Jumping Corporate Fences
Yoga helped me reconnect to my true Nature, a free spirit gypsy cowgirl who craves wide open spaces in her life. Even though the two-stepping, journaling, and yoga fueled my creative fire, I still felt trapped in the corporate world. I needed room to stretch the wings of my soul and I sure as heck wasn’t going to get that in any high rise corner office.
So by the year 2000, after ten years in the corporate world, I summoned the courage to break away and ride off into the wild unknown. To the corporate world I declared, “Don’t fence me in”. I rode west down the I40 to Nashville, pursuing two loves: yoga and an Americana singer/songwriter. Leaving North Carolina was the beginning of my eleven year journey on a westward trail which kept me not chasing, but living my dreams. It was the start of what I call my “Westward Bestward Ho! Adventure.”
My first stop was nine years in Nashville, where I realized my dream of becoming a full time yoga teacher. I also had the joy of working with songwriters, musicians, and fine artists. Then along the I40 in Albuquerque, I made camp for two years. There, I furthered my yoga and Ayurvedic studies with one of the best Ayurvedic teachers in the world. And I kept heading west, until last summer when the trail stopped in California. I reached the western frontier and realized yet another dream. Just this week, my first article was published. I am now a paid freelance writer.

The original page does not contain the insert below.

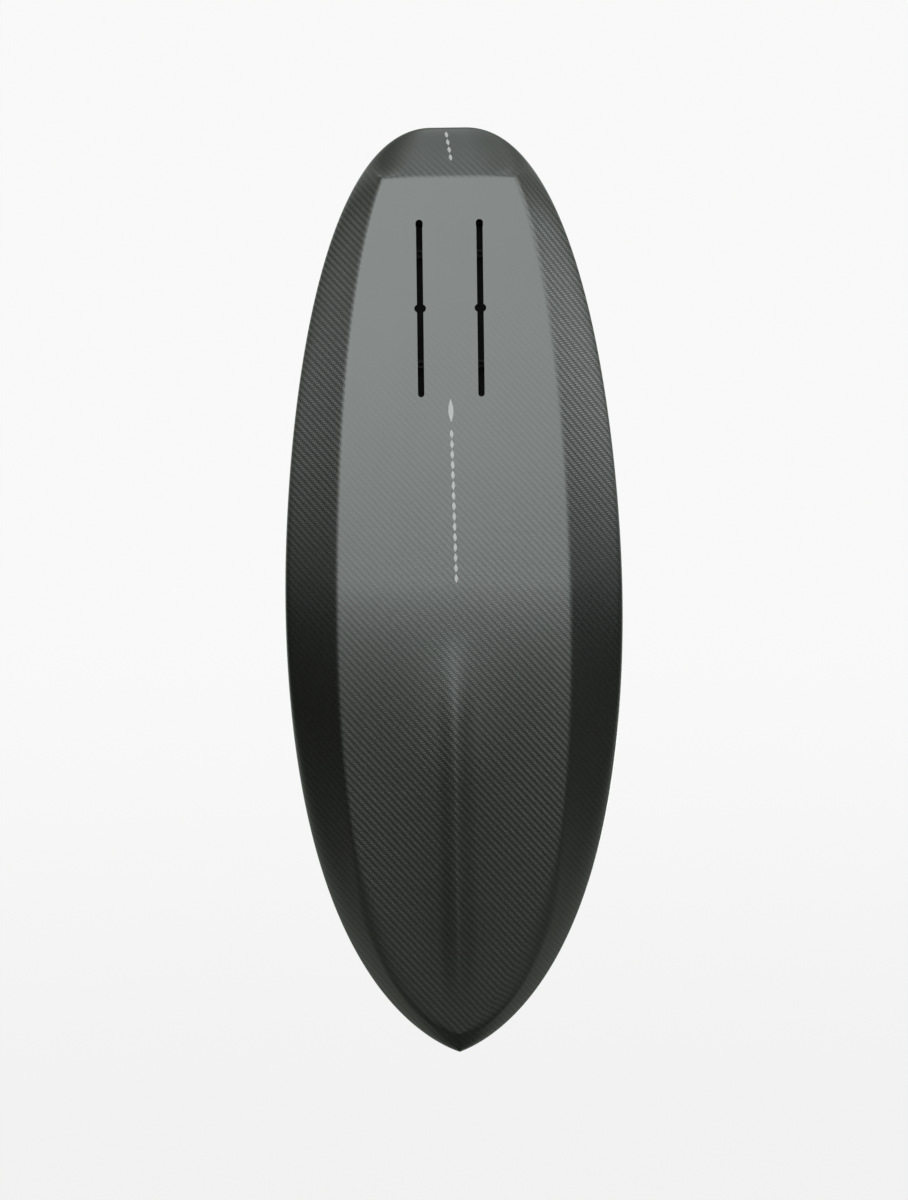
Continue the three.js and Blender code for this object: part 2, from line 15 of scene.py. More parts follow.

Building A Home Where Dreams Can Roam
Thankfully, my detour into the corporate world took me to the dance floor and the yoga studio. In these havens, I discovered the benefits of going slow. It’s inevitable for life to get a little wacky at times. Balancing a career, family, personal care, and a social life is challenging. Life, like the two-step, can’t be all about the quick quick. The slow is part of the natural rhythm of life. The slow creates the divine pause, whether it’s in the dance of the two-step or the dance with the breath in yoga.
Find what makes you slow down. By slowing down, you reconnect and dance with the natural rhythm of your breath. When you dance with the breath, you reconnect to your heart. From the heart, you have the courage to live your dreams.

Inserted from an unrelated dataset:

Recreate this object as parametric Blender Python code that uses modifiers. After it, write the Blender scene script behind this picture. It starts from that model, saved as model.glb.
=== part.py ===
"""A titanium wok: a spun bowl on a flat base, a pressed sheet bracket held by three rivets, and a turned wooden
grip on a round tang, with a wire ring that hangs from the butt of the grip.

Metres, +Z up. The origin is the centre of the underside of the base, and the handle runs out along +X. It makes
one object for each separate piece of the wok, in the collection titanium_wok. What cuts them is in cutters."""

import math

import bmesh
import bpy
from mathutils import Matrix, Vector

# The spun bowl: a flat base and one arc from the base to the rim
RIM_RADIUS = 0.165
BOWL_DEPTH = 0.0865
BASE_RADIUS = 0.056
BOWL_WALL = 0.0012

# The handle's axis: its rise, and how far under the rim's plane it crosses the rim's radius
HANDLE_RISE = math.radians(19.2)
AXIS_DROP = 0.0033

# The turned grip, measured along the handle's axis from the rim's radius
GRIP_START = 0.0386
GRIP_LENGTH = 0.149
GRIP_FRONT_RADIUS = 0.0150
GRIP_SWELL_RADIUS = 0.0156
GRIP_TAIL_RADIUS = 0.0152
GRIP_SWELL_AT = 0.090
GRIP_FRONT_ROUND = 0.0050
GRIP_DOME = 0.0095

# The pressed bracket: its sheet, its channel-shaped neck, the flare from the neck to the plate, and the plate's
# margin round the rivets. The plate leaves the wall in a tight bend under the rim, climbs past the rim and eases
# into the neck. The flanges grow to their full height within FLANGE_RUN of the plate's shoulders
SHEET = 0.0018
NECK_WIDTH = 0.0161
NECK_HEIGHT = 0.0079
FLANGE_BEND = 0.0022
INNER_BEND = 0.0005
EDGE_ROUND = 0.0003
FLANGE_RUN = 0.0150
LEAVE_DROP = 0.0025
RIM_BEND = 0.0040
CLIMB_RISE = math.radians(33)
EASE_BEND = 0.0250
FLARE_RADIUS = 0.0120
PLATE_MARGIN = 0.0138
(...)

Childhood is the time where I believe we reside the closest to our Soul and have the imagination and courage to be anything we want to be. Reflecting on my childhood, I realize it was not so odd that the young girl who wanted to live in a log cabin and ride a horse named “Far Away”, ended up scooting her boots in a western bar. Or folded up her briefcase and rolled out her yoga mat. Or kept moving westward, following the smoke signals of cowboy fires along the frontier trail.
Louis L’Amour wrote, “There’s a little cowboy in all of us, a little frontier.” Geographically, a frontier is associated with the wilderness, a place which is left in its natural condition. It’s a sacred place where the Natural Laws rule with sovereignty, beauty, and grace. I believe the frontier we all seek is the heart space, the vast frontier and home of the free and brave, which connects us to the wonders of the world and the beauties of each other.
Someday soon, I’ll pour a shot for my sweet friend. It will most likely be cold smooth Tequila, instead of Shasta orange soda. We’ll raise our glasses to Marshall Dillon and Miss Kitty. Then I’ll teach him the two-step to a Randy Travis song. My feet will do the quick quick, slow. As I savor the slow, my heart will smile; for after the quick quick fades, the sweet space of the slow will remind me of the most important thing I’ve learned along my “Westward Bestward Ho! Trail”. Never stop exploring the frontier of the heart. Remember, when you learn to slow down, you’ll never miss the fork in the road…the cowboy trail which leads to the heart space.